Gdybyśmy mieli państwo, a nie śmieszną wydmuszkę bez cojones kwestia cenzurowana przez FB wolności słowa Polaków załatwiona zostałaby w tydzień. Mój wzrok pada na Turcję.
Kiedy Grecy zaczęli wrzucać na YT filmy obrażające Turków, Ankara najpierw wysłała zapytanie do amerykańskiej centrali czy to, aby nie przesada? Negatywna odpowiedź spotkała się z zablokowaniem w całej Turcji dostępu do You Tube, który szybko zrozumiał, ze nie ma co rezygnować z tak dużego rynku i wraże greckie filmy poznikały z YT. Podobne restrykcje spotkały już kilka razy FB.

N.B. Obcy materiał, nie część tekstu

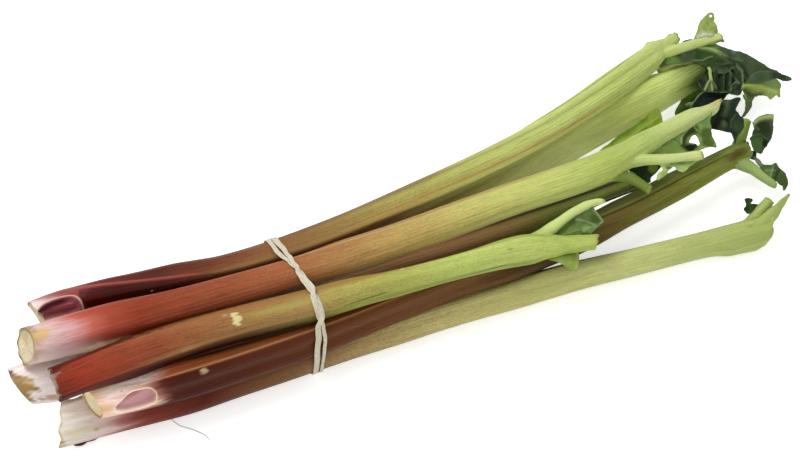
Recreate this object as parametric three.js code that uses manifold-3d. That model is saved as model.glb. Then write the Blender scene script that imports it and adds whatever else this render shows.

Nie chcę nic sugerować, ale zarówno z FB jak Google nie ma co dyskutować, wiadomo jak to się skończy. Blokada obu serwisów szybko unaoczniłaby im, że wolność słowa w Polsce jest niezwykle istotnym z ich punktu widzenia elementem ich interesów.
Że podniosło by się larum na cały świat? Poważne państwa nie dbają o larum, tylko o swoje interesy. Tydzień i cenzorzy z Dublina wracają do Polski, żebrać o pracę w kafejkach z latte.